Parce que les consommateurs privilégient la vente directe et la distribution spécialisée, le marché des vins bio a mieux résisté au reflux des produits AB et conserve un fort potentiel en France, selon L’Observatoire Millésime Bio.
Le marché des vins bio avance à contre-courant de celui des autres produits issus de l’agriculture biologique (AB). Globalement, les ventes de produits bio ont en effet reculé en France l’an dernier. Celles de vins certifiés AB ont continué de croître. En chiffre d’affaires, ce marché a atteint 1,46 milliard d’euros en 2022, en augmentation de 6,3 %. Certes, cette progression de CA est en partie nourrie par l’inflation. Mais la croissance en volume reste elle aussi légèrement positive (+ 1 %).
Un marché des vins bio très spécifique
Si le vin bio résiste bien à la crise, « c’est grâce à la spécificité de ses circuits de distribution », explique le vigneron Nicolas Richarme, président de SudVinBio. Cette association interprofessionnelle qui regroupe les producteurs de vins bio d’Occitanie est l’organisatrice du salon Millésime Bio, dont la prochaine session se tiendra les 29 et 30 janvier 2024 à Montpellier.
Les vins bio français ont en effet pour principaux débouchés l’export, suivi par la vente directe par les producteurs (46,9 % du marché hors export) et les cavistes (17,7 %). La grande distribution arrive derrière (14,9 %) avec seulement 0,5 point de part de marché de plus que les cafés-hôtels restaurants (CHR). Les magasins bio sont bons derniers avec à peine plus de 6 % du marché français.
Les cavistes plus forts que les grandes surfaces
Cette structure des ventes « très atypique par rapport au reste du marché bio car la grande distribution y détient une part très faible, tandis que la vente directe possède un poids important », résume Christophe Ferreira, consultant chez le panéliste conso Circana. Sur le total des produits bio alimentaires, l’export ne représente en effet que 8 % et la grande distribution 45 % du marché français. Face à elle, les magasins bio devancent largement la vente directe. Seul les CHR se situe à peu près au même niveau dans les vins que sur le total du marché bio.
Hors de la filière vins, le recul du marché bio a été accéléré par les désengagements de la grande distribution et par les fermetures de magasins bio. La filière vins biologiques a été en partie épargnée grâce à la vente directe, qui lui procure « un socle de clientèle prête à payer un surcoûit et qui reste fidèle car elle connaît le producteur », explique la vigneronne Jeanne Fabre, présidente du salon Millésime Bio.
Une clientèle en attente de conseil
Un sondage mené par Circana auprès de 1 054 acheteurs de vin bio interrogés du 5 au 9 septembre 2023 montre que ces derniers fréquentent en moyenne 3,2 circuits de distribution pour leurs achats de vins bio contre 2,5 pour leurs achats de vins non bio.

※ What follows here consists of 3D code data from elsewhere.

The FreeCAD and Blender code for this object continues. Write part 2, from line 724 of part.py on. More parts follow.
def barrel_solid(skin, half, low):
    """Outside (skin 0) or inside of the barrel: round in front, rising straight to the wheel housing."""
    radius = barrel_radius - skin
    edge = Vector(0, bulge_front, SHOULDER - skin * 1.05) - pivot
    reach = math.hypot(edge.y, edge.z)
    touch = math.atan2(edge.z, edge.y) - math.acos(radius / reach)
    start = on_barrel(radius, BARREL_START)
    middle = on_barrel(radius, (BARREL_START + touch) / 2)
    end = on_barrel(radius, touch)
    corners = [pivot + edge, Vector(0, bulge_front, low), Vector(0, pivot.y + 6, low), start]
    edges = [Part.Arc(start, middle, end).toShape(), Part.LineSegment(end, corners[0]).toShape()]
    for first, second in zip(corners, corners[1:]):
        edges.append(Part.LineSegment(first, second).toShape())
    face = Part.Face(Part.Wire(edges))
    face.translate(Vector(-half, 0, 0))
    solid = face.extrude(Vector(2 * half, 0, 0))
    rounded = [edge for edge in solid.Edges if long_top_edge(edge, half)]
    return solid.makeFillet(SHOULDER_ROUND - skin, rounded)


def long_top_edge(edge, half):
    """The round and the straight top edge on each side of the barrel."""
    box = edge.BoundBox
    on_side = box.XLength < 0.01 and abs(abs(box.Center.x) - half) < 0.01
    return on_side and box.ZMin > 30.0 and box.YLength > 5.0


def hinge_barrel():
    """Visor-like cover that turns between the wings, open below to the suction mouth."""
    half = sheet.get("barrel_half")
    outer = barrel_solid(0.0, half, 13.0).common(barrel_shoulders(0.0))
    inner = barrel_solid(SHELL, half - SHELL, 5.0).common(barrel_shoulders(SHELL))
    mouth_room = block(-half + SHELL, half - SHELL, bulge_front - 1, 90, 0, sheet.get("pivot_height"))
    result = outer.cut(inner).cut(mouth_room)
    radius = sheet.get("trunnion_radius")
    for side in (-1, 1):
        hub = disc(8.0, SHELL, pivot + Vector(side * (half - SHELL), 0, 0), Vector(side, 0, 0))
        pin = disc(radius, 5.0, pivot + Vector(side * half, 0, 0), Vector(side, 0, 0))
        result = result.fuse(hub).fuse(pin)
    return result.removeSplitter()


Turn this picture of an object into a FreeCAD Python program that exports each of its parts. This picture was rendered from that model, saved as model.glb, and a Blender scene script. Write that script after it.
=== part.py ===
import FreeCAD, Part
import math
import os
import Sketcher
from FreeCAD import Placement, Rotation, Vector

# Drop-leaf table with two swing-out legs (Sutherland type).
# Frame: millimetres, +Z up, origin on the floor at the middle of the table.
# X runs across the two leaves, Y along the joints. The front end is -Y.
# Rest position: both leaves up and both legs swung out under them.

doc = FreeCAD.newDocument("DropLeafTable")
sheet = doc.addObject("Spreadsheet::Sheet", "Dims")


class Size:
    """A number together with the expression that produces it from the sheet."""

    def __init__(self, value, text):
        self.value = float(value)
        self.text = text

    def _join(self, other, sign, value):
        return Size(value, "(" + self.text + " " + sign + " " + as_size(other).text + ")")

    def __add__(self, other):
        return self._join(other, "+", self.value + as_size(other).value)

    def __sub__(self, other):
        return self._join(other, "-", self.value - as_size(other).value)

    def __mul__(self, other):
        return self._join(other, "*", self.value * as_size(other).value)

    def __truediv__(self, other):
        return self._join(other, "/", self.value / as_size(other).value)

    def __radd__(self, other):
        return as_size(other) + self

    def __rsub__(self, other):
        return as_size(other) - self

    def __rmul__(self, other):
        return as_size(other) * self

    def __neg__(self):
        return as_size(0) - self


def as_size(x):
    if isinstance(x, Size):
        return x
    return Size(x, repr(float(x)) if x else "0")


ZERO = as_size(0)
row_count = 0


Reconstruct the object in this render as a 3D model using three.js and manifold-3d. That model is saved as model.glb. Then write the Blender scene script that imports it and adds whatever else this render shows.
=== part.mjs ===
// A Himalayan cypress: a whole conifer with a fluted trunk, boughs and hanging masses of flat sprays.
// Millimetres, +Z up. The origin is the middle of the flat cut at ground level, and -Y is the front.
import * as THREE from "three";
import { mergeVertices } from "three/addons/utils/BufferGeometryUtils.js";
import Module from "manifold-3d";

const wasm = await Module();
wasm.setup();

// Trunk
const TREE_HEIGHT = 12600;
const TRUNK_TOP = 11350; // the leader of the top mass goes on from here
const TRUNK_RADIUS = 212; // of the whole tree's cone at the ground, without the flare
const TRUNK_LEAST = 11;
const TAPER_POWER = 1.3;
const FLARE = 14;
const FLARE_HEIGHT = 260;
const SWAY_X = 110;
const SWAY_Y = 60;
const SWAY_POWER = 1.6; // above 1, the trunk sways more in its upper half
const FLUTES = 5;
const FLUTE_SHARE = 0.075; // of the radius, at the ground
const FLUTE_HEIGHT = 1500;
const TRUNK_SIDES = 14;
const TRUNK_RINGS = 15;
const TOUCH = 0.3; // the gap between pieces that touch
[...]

Et qu’ils se disent plus satisfaits des circuits spécialisés que des non-spécialistes. Le graphique ci-dessous l’indique clairement. Ces spécialistes du vin sont aussi ceux où ils se sentent le mieux conseillés.
L’étude montre également que le marché des vins bio recrute de nouveaux consommateurs. Près de trois acheteurs sur quatre ont en effet commencé à en acheter au cours de l’année précédente. Ces nouveaux acheteurs sont plus jeunes et moins avantagés socialement.
Un goût de « reviens-y »
Tout indique par ailleurs que les acheteurs de vins bio y prennent goût. 37 % d’entre eux pensent avoir augmenté leurs achats de vins bio au cours de l’année contre 11 % qui disent les avoir diminués. 32 % pensent qu’ils augmenteront leurs achats de vins bio à l’avenir. Les mêmes sont plus nombreux à dire avoir réduit leurs achats de vins non bio et à prévoir de le faire à l’avenir. « Le marché du vin bio se porte bien au sein d’un univers du vin qui lui ne se porte pas très bien depuis plusieurs années », conclut Jeanne Fabre.
La croissance n’éponge pas la surproduction
Paradoxalement, cette bonne santé ne suffit pas à endiguer la surproduction. Certains producteurs et coopératives sont en effet aujourd’hui conduits à déclasser leur vin certifié AB qui ne trouve pas preneur. « Le marché ne progresse pas assez pour absorber l’augmentation des conversions de viticulteurs en agriculture biologique qui ont eu lieu ces dernières années », explique Nicolas Richarme. « La croissance de la bio s’est toujours faite par paliers », argumente pour sa part Jeanne Fabre. Pour cette dernière, l’actuel excédent de production est une mauvaise passe temporaire.